EXERCISE DIRECTIONS:
Both the line containing "The Blender code" and the line containing "return material, tree, shader" belong in the answer, along with every line between them; print exactly those.

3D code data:
>> begin
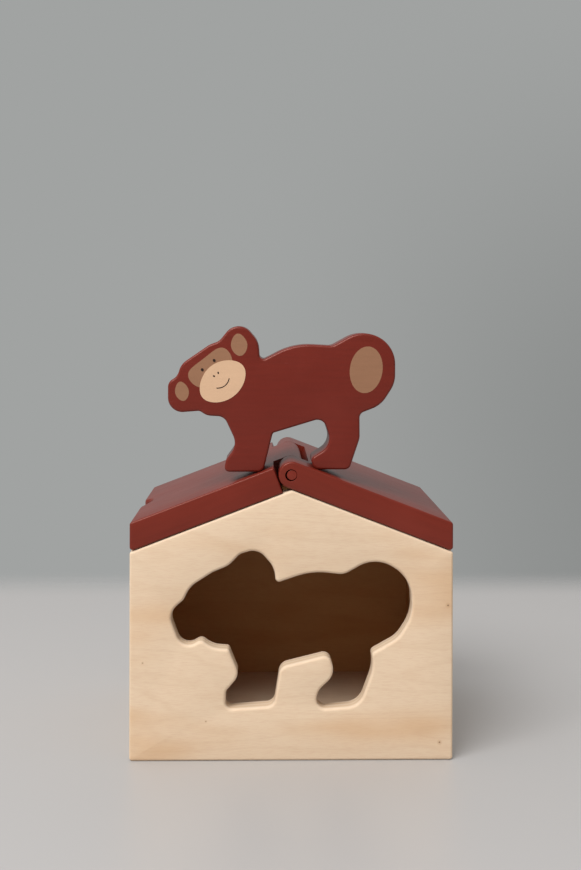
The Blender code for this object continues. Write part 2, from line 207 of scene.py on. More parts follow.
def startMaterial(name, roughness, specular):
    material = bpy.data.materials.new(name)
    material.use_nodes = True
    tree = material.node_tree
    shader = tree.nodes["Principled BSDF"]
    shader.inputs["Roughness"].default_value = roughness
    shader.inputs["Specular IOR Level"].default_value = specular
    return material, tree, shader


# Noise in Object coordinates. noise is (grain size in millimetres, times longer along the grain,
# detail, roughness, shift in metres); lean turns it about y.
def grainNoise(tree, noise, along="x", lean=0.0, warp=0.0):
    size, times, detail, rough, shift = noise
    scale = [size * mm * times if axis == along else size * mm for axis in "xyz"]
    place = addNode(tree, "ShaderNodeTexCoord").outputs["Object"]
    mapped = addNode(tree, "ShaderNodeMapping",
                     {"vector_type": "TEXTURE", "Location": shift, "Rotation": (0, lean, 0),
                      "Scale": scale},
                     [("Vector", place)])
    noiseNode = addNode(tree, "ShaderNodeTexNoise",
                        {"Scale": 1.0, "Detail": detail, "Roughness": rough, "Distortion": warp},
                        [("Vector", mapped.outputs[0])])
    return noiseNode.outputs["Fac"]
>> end
>> begin
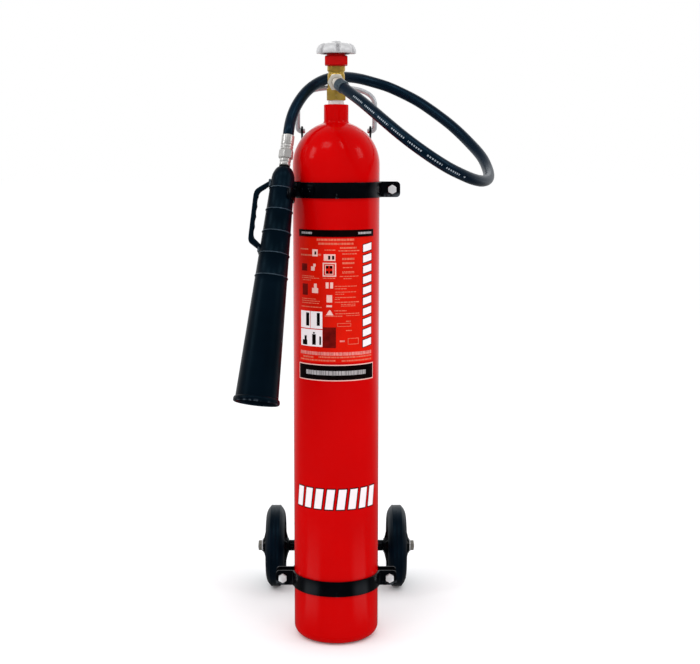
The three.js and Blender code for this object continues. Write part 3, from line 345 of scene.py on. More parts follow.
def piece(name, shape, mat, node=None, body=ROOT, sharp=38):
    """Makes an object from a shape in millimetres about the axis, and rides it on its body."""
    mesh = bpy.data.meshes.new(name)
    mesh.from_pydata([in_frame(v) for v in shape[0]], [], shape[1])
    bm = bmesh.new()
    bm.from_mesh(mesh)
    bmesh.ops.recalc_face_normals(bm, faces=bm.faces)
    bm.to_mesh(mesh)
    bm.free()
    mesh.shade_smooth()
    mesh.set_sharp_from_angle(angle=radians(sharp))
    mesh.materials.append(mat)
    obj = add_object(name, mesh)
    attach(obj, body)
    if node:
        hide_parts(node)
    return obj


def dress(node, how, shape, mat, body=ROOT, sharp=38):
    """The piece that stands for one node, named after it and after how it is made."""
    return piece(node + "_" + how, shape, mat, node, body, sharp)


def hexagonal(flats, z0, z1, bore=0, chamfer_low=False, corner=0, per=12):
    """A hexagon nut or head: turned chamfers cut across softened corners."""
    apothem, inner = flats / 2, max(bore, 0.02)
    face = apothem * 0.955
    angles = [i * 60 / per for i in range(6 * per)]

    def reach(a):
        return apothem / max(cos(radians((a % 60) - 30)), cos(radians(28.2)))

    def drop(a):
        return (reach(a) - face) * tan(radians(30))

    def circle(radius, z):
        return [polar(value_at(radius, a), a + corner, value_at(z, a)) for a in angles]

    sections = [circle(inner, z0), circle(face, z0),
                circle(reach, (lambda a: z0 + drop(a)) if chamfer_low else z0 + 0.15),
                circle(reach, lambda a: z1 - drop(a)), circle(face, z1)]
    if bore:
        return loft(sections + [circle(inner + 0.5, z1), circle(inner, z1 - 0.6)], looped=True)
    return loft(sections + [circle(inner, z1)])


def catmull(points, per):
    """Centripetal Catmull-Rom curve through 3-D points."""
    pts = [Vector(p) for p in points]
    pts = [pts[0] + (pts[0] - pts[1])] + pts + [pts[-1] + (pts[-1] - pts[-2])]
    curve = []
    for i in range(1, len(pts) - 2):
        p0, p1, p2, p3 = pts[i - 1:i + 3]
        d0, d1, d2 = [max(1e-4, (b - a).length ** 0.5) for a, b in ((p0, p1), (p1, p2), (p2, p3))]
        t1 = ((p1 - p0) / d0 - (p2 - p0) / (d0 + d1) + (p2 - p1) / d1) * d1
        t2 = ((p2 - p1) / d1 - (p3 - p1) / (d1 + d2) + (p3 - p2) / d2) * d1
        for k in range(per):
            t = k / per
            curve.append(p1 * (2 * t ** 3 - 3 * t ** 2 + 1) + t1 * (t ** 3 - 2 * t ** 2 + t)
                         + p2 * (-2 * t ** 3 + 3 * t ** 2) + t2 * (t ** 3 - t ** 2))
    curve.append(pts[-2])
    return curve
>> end
SOLVED PROBLEM:
The Blender code for this object continues. Write part 2, from line 207 of scene.py on. More parts follow.
def startMaterial(name, roughness, specular):
    material = bpy.data.materials.new(name)
    material.use_nodes = True
    tree = material.node_tree
    shader = tree.nodes["Principled BSDF"]
    shader.inputs["Roughness"].default_value = roughness
    shader.inputs["Specular IOR Level"].default_value = specular
    return material, tree, shader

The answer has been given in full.